Lidwien Van De Ven




Jean-Louis Roux
"Merci pour le dérangement !"
Les Affiches de Grenoble, Grenoble, 25 avril 2003, p.115

On songe aux photographies du Reichstag en ruine, que les reporters firent en 1945, après les bombardements de Berlin. L’allusion n’est vraisemblablement pas fortuite, sauf que l’image parle non pas de destruction, mais de reconstruction. Les photos plus haut citées annonçaient le début de l’après-guerre ; celle de Lidwien VAN DE VEN en annonce la fin. Cette jeune artiste néerlandaise a effectivement saisi le parlement de l’Allemagne réunifiée en cours de restauration : le chaos du chantier contraste ici avec la composition rigoureuse et frontale du cliché, lequel – par son parti pris esthétique, sa charge symbolique et les références qu’il véhicule – voit sa beauté formelle augmentée d’une dimension troublante.
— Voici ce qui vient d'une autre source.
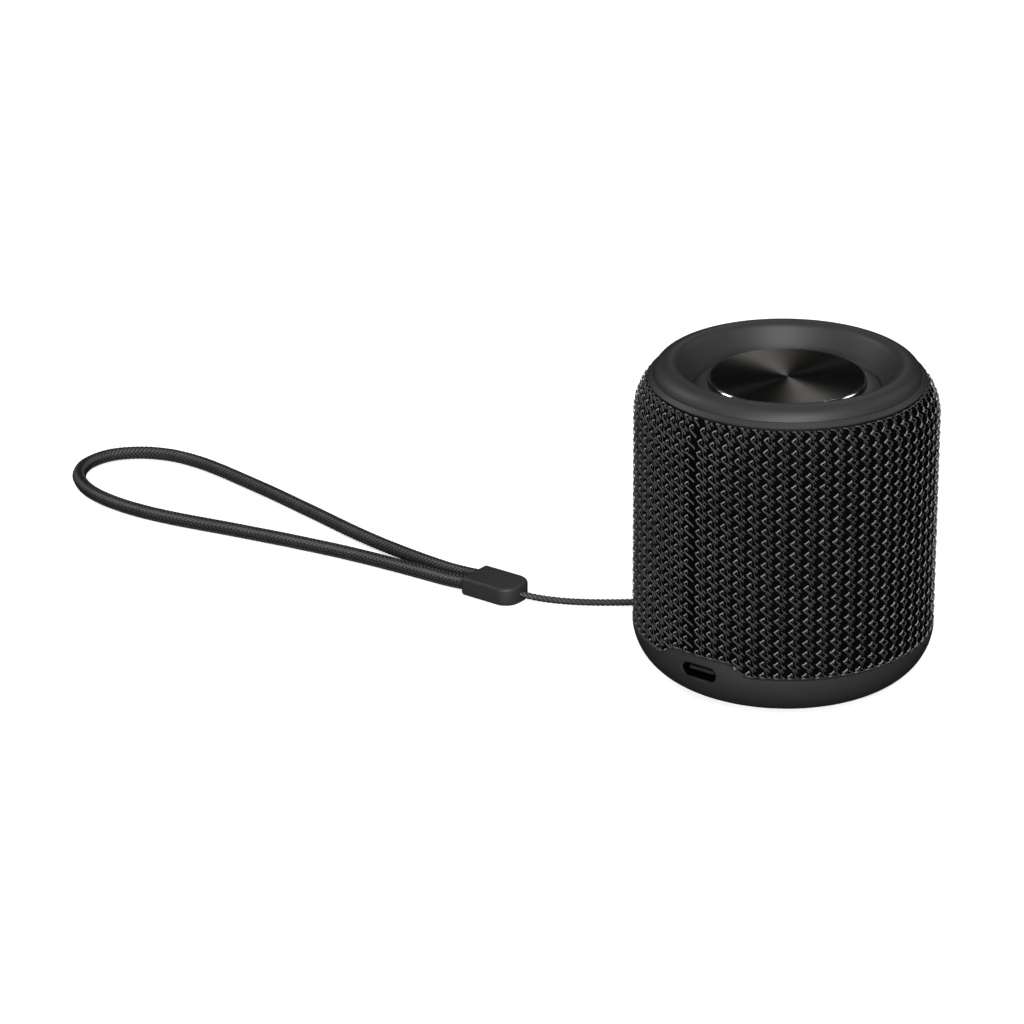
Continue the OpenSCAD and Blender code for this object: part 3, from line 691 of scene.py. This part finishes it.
# ---------------------------------------------------------------- radiator
roll = ([(24.4, 66.4), (24.4, 67.0), (21.2, 67.0)]
        + arc(17.3, 66.7, 3.6, 1.65, 8, 90, 20)
        + [(16.4, 68.35), (16.4, 67.75), (17.3, 67.75)]
        + arc(17.3, 66.7, 3.1, 1.05, 90, 4, 16) + [(20.4, 66.4)])
surround = add("surround_roll", *lathe(roll, 180), MATS["surround"], ride=False)
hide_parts("radiator_surround")
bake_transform(surround)

PLATE_R, PLATE_Z = 17.55, 69.8
DISH, GROOVE_DEPTH, GROOVE_GAP = 0.1, 0.006, 0.24
plate_profile = [(0, 68.4), (PLATE_R - 0.1, 68.4), (PLATE_R, 68.5), (PLATE_R, 69.33),
                 (PLATE_R - 0.03, 69.37), (PLATE_R - 0.47, 69.78), (PLATE_R - 0.55, PLATE_Z)]
top = []
ring_r = PLATE_R - 0.62
while ring_r > 0.4:
    top.append((ring_r, PLATE_Z - DISH * (1 - (ring_r / PLATE_R) ** 2)
                - (GROOVE_DEPTH if len(top) % 2 else 0.0)))
    ring_r -= GROOVE_GAP
top.append((0, PLATE_Z - DISH))
plate_profile += top
verts, faces = lathe(plate_profile, 200, closed=False)
marks = []
for f in faces:
    zs = [verts[i][2] for i in f]
    rs = [math.hypot(verts[i][0], verts[i][1]) for i in f]
    marks.append(1 if min(zs) > 69.35 and max(rs) > PLATE_R - 0.5 else 0)
add("spun_plate", verts, faces, [MATS["plate"], MATS["bevel"]], body="radiator",
    slot="spun_plate", stands_for=("radiator_plate",), angle=30, face_mats=marks)

# ---------------------------------------------------------------- driver's spider
ripple = [(6.7 + 0.3 * k, 47.45 + 0.3 * k / 19 + 0.12 * math.sin(1.1 * k)) for k in range(20)]
spider = add("spider_cloth_disc",
             *lathe(ripple + [(13.0, 47.92), (13.9, 47.92), (13.9, 48.18), (12.8, 48.18)]
                    + [(r, z + 0.25) for r, z in reversed(ripple)], 120),
             MATS["spider"], ride=False)
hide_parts("driver_spider")
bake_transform(spider)

# ---------------------------------------------------------------- socket contacts
PORT_Z, CONTACTS, CONTACT_GAP, FIRST_CONTACT_X = 10.4, 12, 0.5, -2.75
CONTACT_DZ = 0.37      # from the tongue's middle to each row
pads = ([], [])
for side in (-1, 1):
    for k in range(CONTACTS):
        x, z = FIRST_CONTACT_X + CONTACT_GAP * k, PORT_Z + side * CONTACT_DZ
        w, y0, y1, t = 0.13, -31.7, -28.2, 0.03
        b = len(pads[0])
        pads[0].extend([(x - w, y0, z - t), (x + w, y0, z - t), (x + w, y1, z - t),
                        (x - w, y1, z - t), (x - w, y0 + 0.1, z + t), (x + w, y0 + 0.1, z + t),
                        (x + w, y1, z + t), (x - w, y1, z + t)])
        pads[1].extend([(b, b + 3, b + 2, b + 1), (b + 4, b + 5, b + 6, b + 7),
                        (b, b + 1, b + 5, b + 4), (b + 1, b + 2, b + 6, b + 5),
                        (b + 2, b + 3, b + 7, b + 6), (b + 3, b, b + 4, b + 7)])
add("socket_contacts", *pads, MATS["gold"], slot="port_steel", angle=30)

# ---------------------------------------------------------------- finishes of CAD nodes
FINISH = {
    "shell": ["bottom_shell"],
    "ring": ["top_ring"],
    "inner": ["grille_frame", "cabinet", "radiator_frame", "radiator_core", "battery_tray",
              "key_bezel", "usb_tongue", "plunger_plus", "plunger_play", "plunger_minus"],
    "rubber": ["foot_pad", "base_gasket", "driver_gasket", "driver_surround", "lead_grommet",
               "usb_seal", "key_plus", "key_play", "key_minus", "strap_gland"],
    "zinc": ["base_screws", "radiator_screws", "radiator_weight", "driver_screws",
             "driver_basket", "driver_top_plate", "driver_yoke", "board_screws", "strap_stop"],
    "nickel": ["wireless_module"],
    "socket": ["usb_shell"],
    "cone": ["driver_cone", "driver_dust_cap"],
    "copper": ["voice_coil"],
    "spider": ["driver_spider"],
    "ferrite": ["driver_magnet"],
    "brass": ["driver_terminals"],
    "wire": ["driver_leads", "battery_leads"],
    "pcb": ["main_board", "switch_board"],
    "chip": ["board_parts", "switch_housings"],
    "wrap": ["battery_cell"],
    "foam": ["battery_foam"],
    "film": ["key_ribbon"],
    "surround": ["radiator_surround"],
    "plate": ["radiator_plate"],
    "backing": ["fabric_sleeve"],
    "connector": ["strap_connector"],
    "cord_yarn": ["thin_cord", "wrist_loop"],
}
for finish, names in FINISH.items():
    for name in names:
        data = NODES[name].data
        data.materials.clear()
        data.materials.append(MATS[finish])

# ---------------------------------------------------------------- floor and light
FLOOR_HALF, FLOOR_Z = 3, -0.0002    # metres
floor_mesh = bpy.data.meshes.new("floor")
floor_mesh.from_pydata([(x * FLOOR_HALF, y * FLOOR_HALF, FLOOR_Z) for x, y in (
    (-1, -1), (1, -1), (1, 1), (-1, 1))], [], [(0, 1, 2, 3)])
floor = bpy.data.objects.new("floor", floor_mesh)
bpy.context.scene.collection.objects.link(floor)
pale = bpy.data.materials.new("pale_floor")
tree, shader = nodes_of(pale)
tree.links.new(ramp(tree, noise(tree, mapped(tree), 0.02), g(0.9), g(0.93)),
               shader.inputs["Base Color"])
shader.inputs["Roughness"].default_value = 0.9
shader.inputs["Specular IOR Level"].default_value = 0.1
shader.inputs["Emission Color"].default_value = (1, 1, 1, 1)
shader.inputs["Emission Strength"].default_value = 0.72
floor_mesh.materials.append(pale)
floor.visible_glossy = floor.visible_diffuse = False

world = bpy.data.worlds.new("studio")
bpy.context.scene.world = world
world.use_nodes = True
sky = world.node_tree
back = sky.nodes["Background"]
direction = node(sky, "ShaderNodeTexCoord")
height = node(sky, "ShaderNodeSeparateXYZ")
sky.links.new(direction.outputs["Generated"], height.inputs[0])
glow = node(sky, "ShaderNodeMapRange")
for key, value in (("From Min", -0.1), ("From Max", 0.5), ("To Min", 0.22), ("To Max", 0.42)):
    glow.inputs[key].default_value = value
sky.links.new(height.outputs["Z"], glow.inputs["Value"])
path = node(sky, "ShaderNodeLightPath")
seen = node(sky, "ShaderNodeMath", operation="MAXIMUM")
sky.links.new(glow.outputs["Result"], seen.inputs[0])
sky.links.new(path.outputs["Is Camera Ray"], seen.inputs[1])
sky.links.new(seen.outputs[0], back.inputs["Strength"])
bpy.context.scene.view_settings.view_transform = "Standard"


def softbox(name, toward, distance, size, power, target):
    """An area light at azimuth and elevation (degrees, azimuth 0 in front at -Y)."""
    azimuth, elevation = map(math.radians, toward)
    out = Vector((math.sin(azimuth) * math.cos(elevation),
                  -math.cos(azimuth) * math.cos(elevation), math.sin(elevation)))
    data = bpy.data.lights.new(name, "AREA")
    data.shape, data.size, data.size_y = "RECTANGLE", size[0], size[1]
    data.energy = power
    light = bpy.data.objects.new(name, data)
    light.location = Vector(target) + out * distance
    light.rotation_euler = out.to_track_quat("Z", "Y").to_euler()
    bpy.context.scene.collection.objects.link(light)


# Metres, watts. The strips and the wedge aim at the plate, the rest at the body.
BODY_MIDDLE, PLATE_MIDDLE = (0, 0, 0.04), (0, 0, 0.07)
for light in (("front", (44, 44), 0.9, (0.5, 0.4), 5.5, BODY_MIDDLE),
              ("low_fill", (30, 12), 1.0, (0.8, 0.3), 9, BODY_MIDDLE),
              ("wedge", (207, 40.5), 0.9, (0.1, 0.1), 0.42, PLATE_MIDDLE),
              ("left_strip", (-76, 35), 0.9, (0.14, 0.26), 1.7, PLATE_MIDDLE),
              ("right_strip", (148, 35), 0.9, (0.14, 0.26), 0.6, PLATE_MIDDLE)):
    softbox(*light)
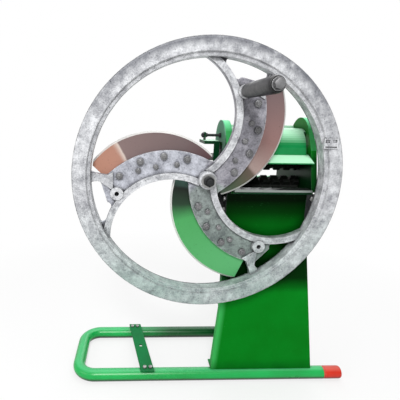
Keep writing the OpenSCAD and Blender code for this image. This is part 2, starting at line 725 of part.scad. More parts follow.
boss_at = polar([boss_dist, boss_angle]);
module at_arms(spots) for (a = arm_turns, p = spots) rotate([0, -a, 0]) translate([polar(p)[0], 0, polar(p)[1]]) children();

// Small cast pad on the face of the rim, with two pockets above and a groove below
pad_at = [307, 100];
module rim_pad() translate([pad_at[0], 0, pad_at[1]]) difference() {
    translate([-18, -2.5, -13]) cube([36, 11, 26]);
    translate([-16, -3.5, 1.5]) cube([12, 5, 7.5]);
    translate([3, -3.5, 2.5]) cube([11, 5, 7.5]);
    translate([-15, -3.5, -10.5]) cube([30, 5, 3]);
}

module flywheel() color(cast) placed() difference() {
    union() {
        rim();
        hub();
        plate_xz(arm_y, arm_back_y) arms_outline();
        for (a = arm_turns) rotate([0, -a, 0]) {
            plate_xz(rib_y, arm_y + 1) rib(rib_inset);
            plate_xz(branch_y, arm_y + 1) offset(delta = -rib_inset) branch();
            rod_along_y(boss_at[0], boss_at[1], boss_y, arm_back_y, boss_r);
        }
        rim_pad();
    }
    rod_along_y(0, 0, hub_front_y - 1, hub_back_y + 1, shaft_r);
    translate([-key_w / 2, hub_front_y + 4, 0]) cube([key_w, 36, shaft_r + 4]);
    at_arms(knife_bolts_at) rod_along_y(0, 0, arm_y - 1, arm_back_y + 1, knife_bolt_r);
    at_arms(set_screws_at) rod_along_y(0, 0, arm_y - 1, arm_back_y + 1, set_screw_r);
    rod_along_y(crank_x, crank_z, boss_y - 1, arm_back_y + 1, spindle_r);
    for (a = free_boss_turns) rotate([0, -a, 0])
        rod_along_y(boss_at[0], boss_at[1], boss_y - 1, arm_y + 6, spindle_r);
}

shaft_nose_r = 8;
nose_end_y = hub_front_y - 26;
seat_r = shaft_r - 0.5;
seat_start_y = rear_bearing_y + bearing_len + 16;
module main_shaft() color(dark) placed() difference() {
    turned_y() polygon([
        [0, nose_end_y], [shaft_nose_r - 1, nose_end_y], [shaft_nose_r, nose_end_y + 1], [shaft_nose_r, hub_front_y],
        [shaft_r, hub_front_y], [shaft_r, seat_start_y], [seat_r, seat_start_y],
        [seat_r, shaft_end_y - 1.5], [seat_r - 1.5, shaft_end_y], [0, shaft_end_y]]);
    translate([-key_w / 2, hub_front_y + 4, shaft_r - 4]) cube([key_w, 36, key_w]);
}

module hub_key() color(steel) placed() translate([-key_w / 2, hub_front_y + 4, shaft_r - 4]) cube([key_w, 36, key_w]);

hub_washer_r = 18;
module hub_washer() color(steel) placed() turned_y() translate([shaft_nose_r, hub_front_y - 3]) square([hub_washer_r - shaft_nose_r, 3]);

module hub_nut() color(dark) placed() difference() {
    hex_y(0, 0, hub_front_y - 17, hub_front_y - 3, 24);
    rod_along_y(0, 0, hub_front_y - 18, hub_front_y - 2, shaft_nose_r);
}

module shaft_collar() color(dark) placed() difference() {
    rod_along_y(0, 0, rear_bearing_y + bearing_len + 1, rear_bearing_y + bearing_len + 13, 21);
    rod_along_y(0, 0, rear_bearing_y, rear_bearing_y + bearing_len + 20, shaft_r);
}

// Knives, with a bevel ground on the outer edge

module knife_outline(ends) intersection() {
    difference() {
        polygon(concat(ends, [[-240, -14], [-60, -14]]));
        translate(knife_in_c) circle(r = knife_in_r, $fn = 144);
    }
    circle(r = rim_in_r - 2, $fn = 144);
}
knife_ends = [[-25, 24], [15, 60], [15, 160], [-345, 160], [-345, 74], [-262, -5]];
low_knife_ends = [[-28, 24], [15, 42], [53, 76], [60, 160], [-372, 160], [-250, -6]];

module knife(turn, ends, c, r) rotate([0, -turn, 0]) difference() {
    intersection() {
        plate_xz(arm_back_y, knife_back_y) knife_outline(ends);
        turned_y(c) polygon([
            [30, arm_back_y], [r - bevel_w, arm_back_y], [r, knife_back_y - 0.6],
            [r, knife_back_y], [30, knife_back_y]]);
    }
    for (p = knife_bolts_at) {
        rod_along_y(polar(p)[0], polar(p)[1], arm_back_y - 1, knife_back_y + 1, knife_bolt_r);
        translate([polar(p)[0], knife_back_y - 4, polar(p)[1]]) rotate([-90, 0, 0])
            cylinder(h = 4.01, r1 = knife_bolt_r, r2 = knife_bolt_r + 4, $fn = 48);
    }
}

module knife_left() color(knife_steel) placed() knife(arm_turns[0], knife_ends, knife_c, knife_r);
module knife_lower() color(knife_steel) placed() knife(arm_turns[1], low_knife_ends, low_knife_c, low_knife_r);
module knife_upper() color(knife_steel) placed() knife(arm_turns[2], knife_ends, knife_c, knife_r);

module knife_bolts() color(steel) placed() at_arms(knife_bolts_at) turned_y() polygon([
    [0, arm_y - 12], [knife_bolt_r - 1, arm_y - 12], [knife_bolt_r, arm_y - 11],
    [knife_bolt_r, knife_back_y - 4], [knife_bolt_r + 4, knife_back_y], [0, knife_back_y]]);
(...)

C’est à un déplacement du statut de l’image, que Lidwien VAN DE VEN travaille. Quoique inspirées par l’actualité, ces photos se trouvent détachées de leur sens immédiat ; nul renseignement n’est fourni sur les circonstances qui ont donné lieu à la prise de vue. Ainsi «décontextualisé», le cliché tend à l’icône intemporelle ; l’effet, du reste, se trouve souligné par la monumentalité des tirages, imprimés en offset au format standard des affiches publicitaires en «4 par 3» (on y verra aussi un désir de désacralisation de l’œuvre d’art). Prises lors de la dernière année du millénaire, les photos géantes de Lidwien VAN DE VEN, «placardées» dans la «rue» du Magasin, proposent un regard problématique sur l’Europe d’aujourd’hui. La juxtaposition de ces images très différentes (de nature, de contenu et d’esthétique) crée une tension visuelle : ce «dérangement» de clichés nous dérange à notre tour.